The Union Pacific Railroad Omaha Shops Facility was a 100 acre shop for the trains of the Union Pacific located at North 9th and Webster in Downtown Omaha. With the first locomotives arriving in 1865, it took until the 1950s for the facility to become the major overhaul and maintenance facility for the railroad. This lasted until 1988 when UP moved most of the operations out-of-state. Demolition began soon afterwards.

==About==
The shops were equipped for the complete overhaul and repair of all railroad equipment. The General Sherman, also known as Engine Number 1, arrived from St. Louis, Missouri in 1865. The Great Flood of 1881 covered the entire facility with dirt, and later sand pumped from the Missouri River bed.

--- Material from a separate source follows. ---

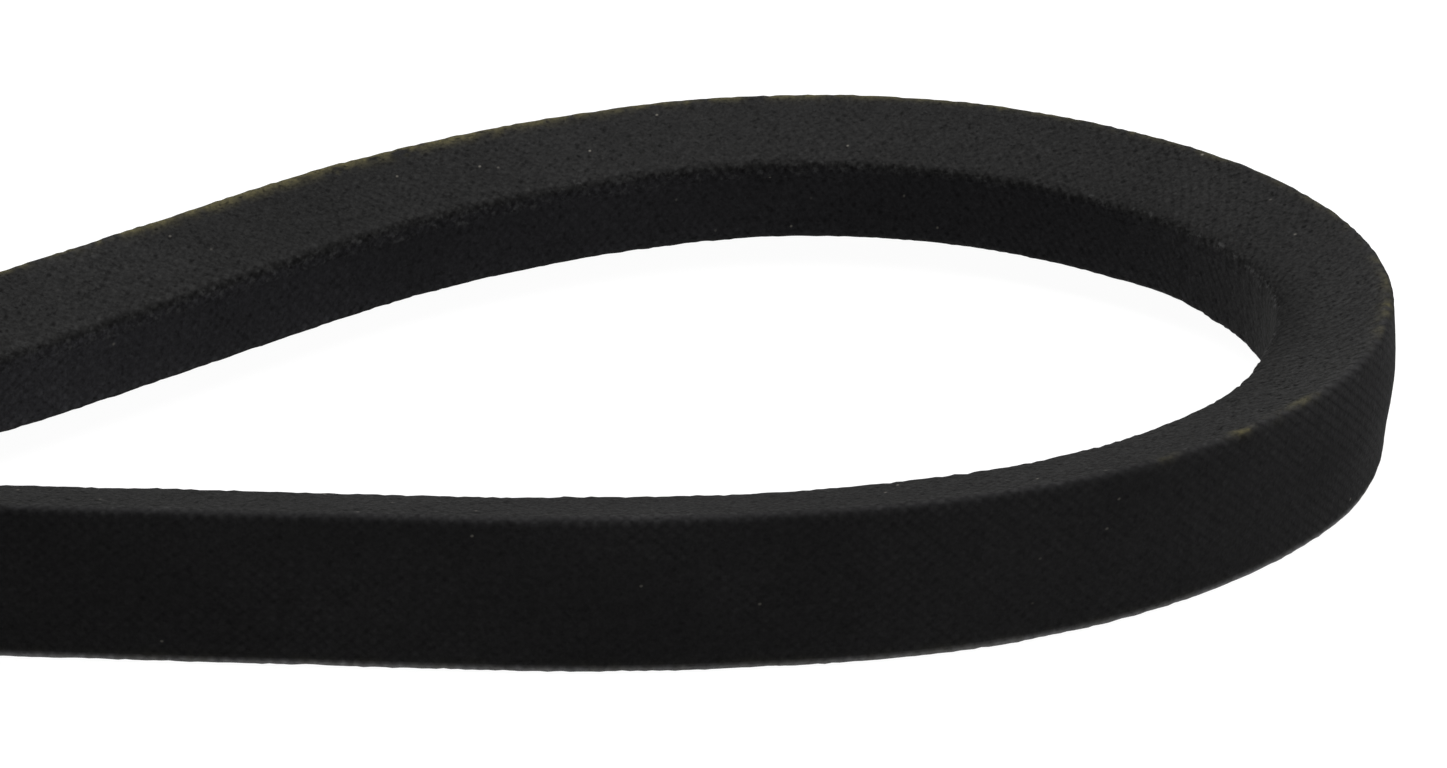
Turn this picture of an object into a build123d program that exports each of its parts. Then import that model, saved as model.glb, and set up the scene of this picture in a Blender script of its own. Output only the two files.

In 1905 William R. McKeen, Jr. invented the track motorcar there, later forming the McKeen Motor Car Company on the site at the insistence of UP head E. H. Harriman.

==Closure==
In 1994 the City of Omaha asked the Union Pacific and several other properties on the Omaha Riverfront about voluntarily cleaning up their properties, as part of a greater riverfront revitalization effort. The Environmental Protection Agency issued an Administrative Order on Consent to the UP in 2000, which required the railroad to investigate and clean up releases of hazardous wastes on the site. The Union Pacific facility then entered the Nebraska Voluntary Cleanup Program, effectively closing the facility forever.

Since 2003, the site has been the location of CenturyLink Center.